Право писать плохо было привилегией, которой писатели злоупотребляли, и, отказавшись от нее, они должны были взять на себя ответственность за свое творчество и свободу 79 .

О значении Первого съезда советских писателей можно судить по тому, с какой яростью смущенный советский литературный истеблишмент воспринял появившуюся за несколько месяцев до открытия съезда книгу Макса Истмена «Художники в униформе: Исследование литературы и бюрократии». В ней была представлена картина, сильно отличающаяся от той, которую хотела дать партия. Подробно описывая дела Замятина и Пильняка, Истмен разоблачал систематические репрессии против свободы творчества. В главе «Молчание Исаака Бабеля» он восхваляет Бабеля за то, что тот не продал свое перо аппаратчикам, и восхищается его молчанием – изменническим поступком, за который ему грозило суровое наказание. Истмен догадывается, что Бабель выжил не благодаря своей уклончивости, а благодаря важным связям и особым привилегиям, предоставленным лично Сталиным Горькому – главному защитнику Бабеля. Публика, смеявшаяся над упоминанием Бабеля о его молчании, несомненно, слышала о скандальной книге Истмена. Напрасно Эренбург отстаивал право Бабеля, Олеши и Пастернака писать как они хотели и что хотели.
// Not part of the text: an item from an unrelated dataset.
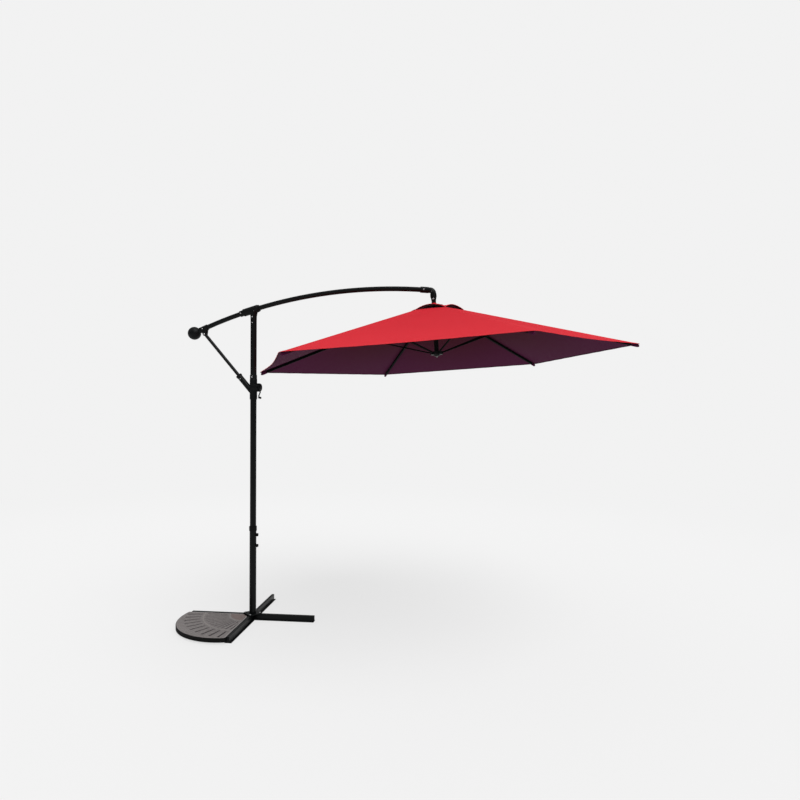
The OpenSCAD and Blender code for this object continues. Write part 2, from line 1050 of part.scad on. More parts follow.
module stretcher(i) {
    color(frame_black)
        stretcher_frame(i)
            difference() {
                union() {
                    y_bar(11, rib_w - 0.6);
                    translate([0, -tongue_w / 2, -4.5])
                        cube([arm_len, tongue_w, 9]);
                    translate([arm_len, 0, 0])
                        y_bar(11, tongue_w);
                }
                y_bar(pin_d + 2 * play, 40);
                translate([arm_len, 0, 0])
                    y_bar(pin_d + 2 * loose, 40);
                translate([12, -tongue_w / 2 + 1.2, -3.3])
                    cube([arm_len - 24, tongue_w - 2.4, 6.6]);
            }
}

// Cloth of one rib, folded over the rib's ridge: half of the panel on each side
module petal(r_in, r_out, z_in, z_out, sag) {
    drop = (z_in - z_out) / (r_out - r_in);
    outer = r_out - sag / cos(30);
    gap = seam_gap / 2 / cos(30);
    function at(r, z, side) = [r * cos(30) * cos(30), side * (r * cos(30) * sin(30) - gap), z];
    under = [[r_in, 0, z_in], at(r_in, z_in, -1), at(outer, z_in - (outer - r_in) * drop, -1),
        [r_out, 0, z_out], at(outer, z_in - (outer - r_in) * drop, 1), at(r_in, z_in, 1)];
    upper = [for (p = under) p + [0, 0, fabric_t]];
    top = [[6, 9, 8], [6, 8, 7], [6, 11, 10], [6, 10, 9]];
    bottom = [[0, 2, 3], [0, 1, 2], [0, 4, 5], [0, 3, 4]];
    walls = [for (i = [0:5]) [i, i + 6, (i + 1) % 6 + 6, (i + 1) % 6]];
    polyhedron(points = concat(under, upper), faces = concat(top, bottom, walls));
}

// Cloth of one rib, and the same part of the vent cap above it
module canopy(i) {
    color(canopy_red)
        canopy_frame()
            rotate([0, 0, 60 * (i - 1)]) {
                petal(canopy_hole_r, canopy_r, apex_z - canopy_hole_r * tan(rib_slope),
                    apex_z - canopy_r * tan(rib_slope), hem_sag);
                petal(vent_in, vent_r, vent_top, vent_edge, 4);
            }
}

cross_bar_a();
cross_bar_b();
bar_end_caps();
foot_plate();
foot_bolts();
foot_nuts();
fan_weight();
lower_mast();
mast_rest();
mast_collar();
clamp_knob(knob_z[0]);  // clamp_knob_upper
clamp_knob(knob_z[1]);  // clamp_knob_lower
upper_mast();
winch_housing();
winch_cover();
shaft_bushes();
winch_shaft();
winch_spool();
cord_winding();
crank_arm();
crank_grip();
strut();
strut_bolt();
strut_button();
boom();
rear_bracket();
boom_ball();
mast_head();
frame_screws();
mast_pulley();
elbow_pulley();
pulley_pins();
elbow();
hanger();
top_hub();
hub_pins();
lift_cord();
stem_tube();
runner();
runner_pins();
stem_cord();
rib(1);  // rib_1
rib(2);  // rib_2
rib(3);  // rib_3
rib(4);  // rib_4
rib(5);  // rib_5
rib(6);  // rib_6
stretcher(1);  // stretcher_1
stretcher(2);  // stretcher_2
stretcher(3);  // stretcher_3
stretcher(4);  // stretcher_4
stretcher(5);  // stretcher_5
stretcher(6);  // stretcher_6
canopy(1);  // canopy_1
canopy(2);  // canopy_2
canopy(3);  // canopy_3
canopy(4);  // canopy_4
canopy(5);  // canopy_5
canopy(6);  // canopy_6
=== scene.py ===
import json
import math

import bmesh
import bpy
import numpy as np
from mathutils import Euler, Matrix, Vector


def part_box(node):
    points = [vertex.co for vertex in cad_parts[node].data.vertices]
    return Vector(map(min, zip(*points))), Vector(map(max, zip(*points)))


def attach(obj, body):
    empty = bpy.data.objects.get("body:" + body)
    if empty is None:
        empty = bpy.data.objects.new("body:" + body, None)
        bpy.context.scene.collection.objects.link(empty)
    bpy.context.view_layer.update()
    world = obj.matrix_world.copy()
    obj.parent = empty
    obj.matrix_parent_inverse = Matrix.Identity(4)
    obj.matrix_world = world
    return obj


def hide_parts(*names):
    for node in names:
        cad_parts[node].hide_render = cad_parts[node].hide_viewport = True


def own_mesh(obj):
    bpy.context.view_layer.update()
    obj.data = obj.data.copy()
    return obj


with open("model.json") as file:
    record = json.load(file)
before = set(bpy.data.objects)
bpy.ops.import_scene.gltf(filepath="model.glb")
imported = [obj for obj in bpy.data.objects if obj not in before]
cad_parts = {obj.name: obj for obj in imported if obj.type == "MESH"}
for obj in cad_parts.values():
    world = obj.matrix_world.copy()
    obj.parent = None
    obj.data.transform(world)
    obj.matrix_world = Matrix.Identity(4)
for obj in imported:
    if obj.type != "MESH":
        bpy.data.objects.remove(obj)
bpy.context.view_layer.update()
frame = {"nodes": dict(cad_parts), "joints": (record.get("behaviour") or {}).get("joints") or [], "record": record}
print("frame loaded,", len(frame["nodes"]), "nodes")

# camera: place in metres, tilt and turn in degrees, lens in millimetres
cameraPlace = {"place": (2.081, -4.2291, 1.5905), "tilt": 90.741, "turn": 12.58, "lens": 27.225}

cameraData = bpy.data.cameras.new("camera")
cameraData.lens = cameraPlace["lens"]
cameraData.sensor_width = 36
camera = bpy.data.objects.new("camera", cameraData)
camera.location = cameraPlace["place"]
camera.rotation_euler = Euler((math.radians(cameraPlace["tilt"]), 0, math.radians(cameraPlace["turn"])))
bpy.context.scene.collection.objects.link(camera)
bpy.context.scene.camera = camera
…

Для Бабеля, как и для М. А. Булгакова и Н. Р. Эрдмана, единственной возможностью было молчание.

79

Триллинг, кажется, понял это выражение иначе – что право писать плохо само по себе было правом, от которого было нелегко отказаться [Trilling 1994: 343].

Молчание – также сопротивление

В 1936 году критик И. Г. Лежнев отметил десятилетие «молчания» Бабеля с момента выхода первого издания «Конармии» [Лежнев 1936]. Стало ясно, что молчание само по себе может быть расценено как предательство, и писателей призвали продемонстрировать свою лояльность Сталину [Перцов 1936]. Однако Бабель, как и другие «писатели молчания», не сложил пера. Молчание Бабеля, по сути, было плодотворным, но, к сожалению, всякий раз, когда казалось, что он близок к завершению своей работы, усиливающиеся репрессии делали ее публикацию невозможной.